Richard Strauss, of course, wrote properer opera, so perfectly proper in balance of content and form that they give sensitive intellectuals the screaming abdabs (how unlike etc). Just how conscious the various hommages a his adored Mozart were is doubtful, but if Rosenkavalier is his Figaro and Frau ohne Schatten his Flute, then Schweigsame Frau is his Cosi fan tutte. The ending leaves us similarly up in the air: who, if we listen to the music, loves whom best? Perhaps the only fault in John Cox's admirably witty production is that his final tableau suggests the answer more clearly than the original stage directions, but this could just be the reaction of an elderly bachelor identifying with Sir Morosus altogether too stickily. Otherwise Mr Cox's brilliantly choreographed action matches the glee with which Strauss, at 70, fell upon the genuinely comic libretto he had been longing for all his working life. The musical jokes are legion; I particularly enjoy 'Bella figlia dell'amore' turning into 'La donna e mobile' turning into 'Mir anvertraut' from the other Frau all in one breath, and a realisation of Poppea that would stop even Raymond Leppard in his tracks.
The slow but steady re-emergence of this comedy following its banning by the Nazis is encouraging. To judge from the rapturous reception at Glyndebourne, the current revival should not be the last, and the first recording will help the cause as well. There are two problems. It is reputed to be impossibly long; the HMV recording is complete, and of course it is no longer than Arabella and considerably shorter than Rosenkavalier and the other Frau. There is only one passage (towards the end of Act Two) I would consider shortening. The Glyndebourne version is discreetly trimmed compared to the wholesale emasculation sanctioned in the past by, of all people, Karl Bohm; the only damaging snip here is at the beginning of Morosus's `Ja, das war schon' — this abrupt change of mood needs more careful preparation.

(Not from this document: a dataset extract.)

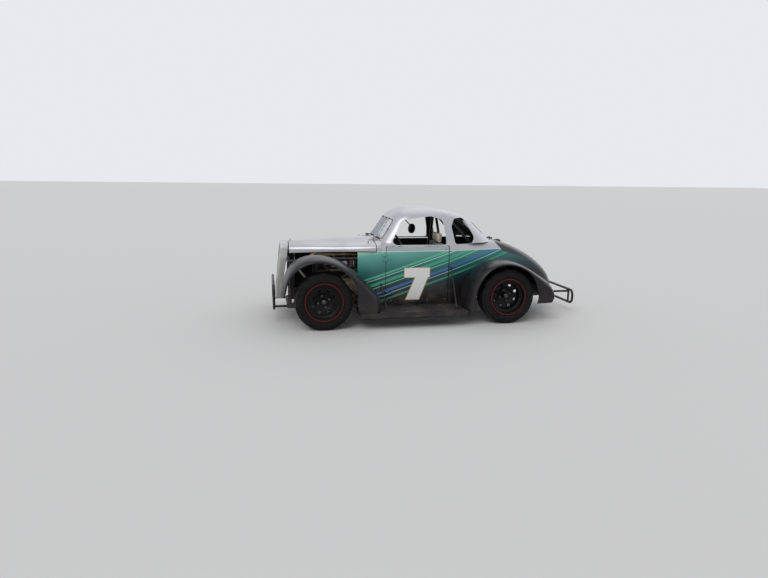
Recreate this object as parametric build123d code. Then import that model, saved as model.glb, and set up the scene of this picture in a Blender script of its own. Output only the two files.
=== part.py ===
# Small coupe stock car on a tube chassis, 5/8 of the size of a 1930s road coupe.
# Millimetres. X is across with the left side at +X, the nose points along -Y, Z is up.
# The origin lies on the ground under the middle of the car's box.
from build123d import *
import math
import os

os.makedirs("parts", exist_ok=True)

# Overall sizes
half_length = 1620.0
wheelbase = 1855.0
front_axle_y = -1145.0
rear_axle_y = front_axle_y + wheelbase
tyre_radius = 276.0
tyre_width = 205.0
tyre_face_x = 700.0          # outer face of each tyre, from the middle of the car
hub_z = tyre_radius
seat_gap = 0.3               # gap left where one piece seats on another
panel_gap = 5.5              # gap all round a door, hood or lid

# Wheels
bead_radius = 168.0
flange_radius = 184.0
rim_width = 190.0
rim_wall = 5.0
front_disc_inset = 65.0      # from the rim's outer edge to the wheel disc
rear_disc_inset = 105.0
disc_wall = 6.0
spindle_radius = 15.0
bearing_gap = 0.05
hub_radius = 30.0
brake_radius = 105.0
brake_wall = 9.0
slot_count = 8
slot_radius = 15.0
slot_circle = 112.0

# Body shell
shell_wall = 5.0
door_wall = 28.0
tail_bottom = 205.0
cowl_front_y = -783.0        # front edge of the cowl side panels
hood_rear_y = -592.0
hood_edge_z = 711.0
cowl_taper = 44.0            # each cowl side panel leans in this much at its front edge
knee_y = 165.0               # where the sides start to taper in
arch_rear_y = rear_axle_y - 32
arch_rear_radius = 345.0
arch_z = 262.0

# Lower body: height, rear end, half width at the door, half width at the tail, tail corner radius
lower_sections = [
    (170, 1372, 405, 300, 150),
    (330, 1402, 415, 310, 165),
    (460, 1335, 420, 300, 165),
    (570, 1225, 424, 285, 165),
    (652, 1105, 426, 268, 160),
    (727, 955, 424, 250, 150),
    (792, 770, 412, 235, 140),
]
# Upper body: height, windscreen face, rear end, half width, front corner radius, rear corner radius
upper_sections = [
    (792, -560, 702, 412, 130, 290),
    (829, -535, 652, 405, 140, 285),
    (900, -495, 574, 392, 150, 270),
    (971, -452, 500, 376, 155, 250),
    (1054, -398, 388, 346, 160, 220),
    (1094, -352, 282, 308, 160, 190),
    (1120, -300, 156, 250, 140, 150),
    (1134, -256, 62, 186, 110, 110),
    (1140, -208, -12, 114, 60, 66),
    (1142, -150, -72, 46, 24, 24),
]
front_share = 0.966          # the cab's width at the windscreen and at its back, as shares of its full width
rear_share = 0.927

# Windows, as corners (y, z) with a corner radius each
door_window = [(-395, 781, 22), (136, 781, 22), (128, 900, 60), (98, 1030, 70), (-20, 1062, 60),
               (-330, 1026, 80), (-432, 812, 30)]
quarter_window = [(232, 781, 30), (404, 781, 34), (441, 850, 60), (330, 1048, 55), (222, 1040, 36),
                  (192, 960, 60)]
screen_half_width = 300.0
screen_low_z = 840.0
screen_high_z = 1022.0
rear_window_half_width = 190.0
rear_window_low_z = 870.0
rear_window_high_z = 985.0
pane_wall = 4.0
barrel_radius = 6.0          # hinge barrels of the hood and the deck lid
hood_hinge_x = 200.0
hood_hinge_y = -597.0
hood_hinge_z = 838.0
lid_hinge_x = 120.0
lid_hinge_y = 797.0
lid_hinge_z = 797.0

# Doors, hinged along their front edges
door_front_y = -497.0
door_rear_y = 153.0
door_low_z = 186.0
door_high_z = 766.0
door_hinge_x = 434.0
hinge_pin_radius = 7.0
hinge_leaf = 34.0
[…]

The other problem is the casting. The sort of singer Strauss was writing for scarcely exists any more, and strangely enough Glyndebourne gets round this rather more successfully than HMV. Morosus needs not a Wotan voice (Theo Adam, HMV) but a Hagen, which Marius Rintzler delivers magnificently at Glyndebourne, and Aminta's skitterings above the stave occasionally take on the tone of a steam whistle in Jeanette Scovotti's recorded version, but not in Krisztina Laki's on stage: this warm-toned, ideally agile young lyriccoloratura is yet another sensational Glyndebourne discovery. Only the late Fritz Wunderlich has managed the tenor role in the post-war period; both Eberhard Buchner (HMV) and Jerome Pruett (Glyndebourne) are dry of tone, but at least the latter sings consistently in tune and acts charmingly. Glyndebourne's Barber, the mercurial Peter Gottlieb, is infinitely preferable to the hectoring Wolfgang Schone on record. Beautifully though the LPO plays in Sussex, the Dresden Staatskapelle is in a class of its own in Strauss — the articulation of the string semiquavers in the prelude is breath-taking. Andrew Davis sorts out the sound spectrum in a theatrical context with consummate skill, whereas Mare k Janowski's efforts are compromised by some come-and-go knob-twiddling. But, even if flawed, the recording justifies itself wholly on account of its completeness and should help this lovely piece to take its rightful place.
The splendours of contemporary Finnish opera have been celebrated so exhaustively in this column that the very subject may now be, like a certain court case, one of those that the Spectator's Editor finds less enthralling than do his contributors. But last week's guest visit to the Wells was so successful that it should not, like the operas themselves, go un-noticed. The one element that failed to come up to scratch was the Great British Public. One might understand their not storming the box-office to see an opera about a Finnish revivalist preacher; the Finns anticipated this and pandered to the GBP's insatiable thirst for stars by engaging Martti Talvela (whose interpretation gains in depth with every appearance) for both performances of Kokkonen's The Last Temptations. So while it was depressing to see so many empty seats at the second performance, the boundless enthusiasm of those who were there was extremely encouraging. In general, the Temptations was more respectfully received by the serious Press than I dared hope, and the strong theatrical qualities of Sallinen's The Red Line predictably enough aroused its suspicions. However, of three things we have all been reminded: it is possible to write opera today for audiences rather than just for contributors to learned quarterlies, and without talking down (to either); the enormous advantages of an ensemble-type company and performance-style; and how marvellous opera sounds and can look at Sadler's Wells. Come again.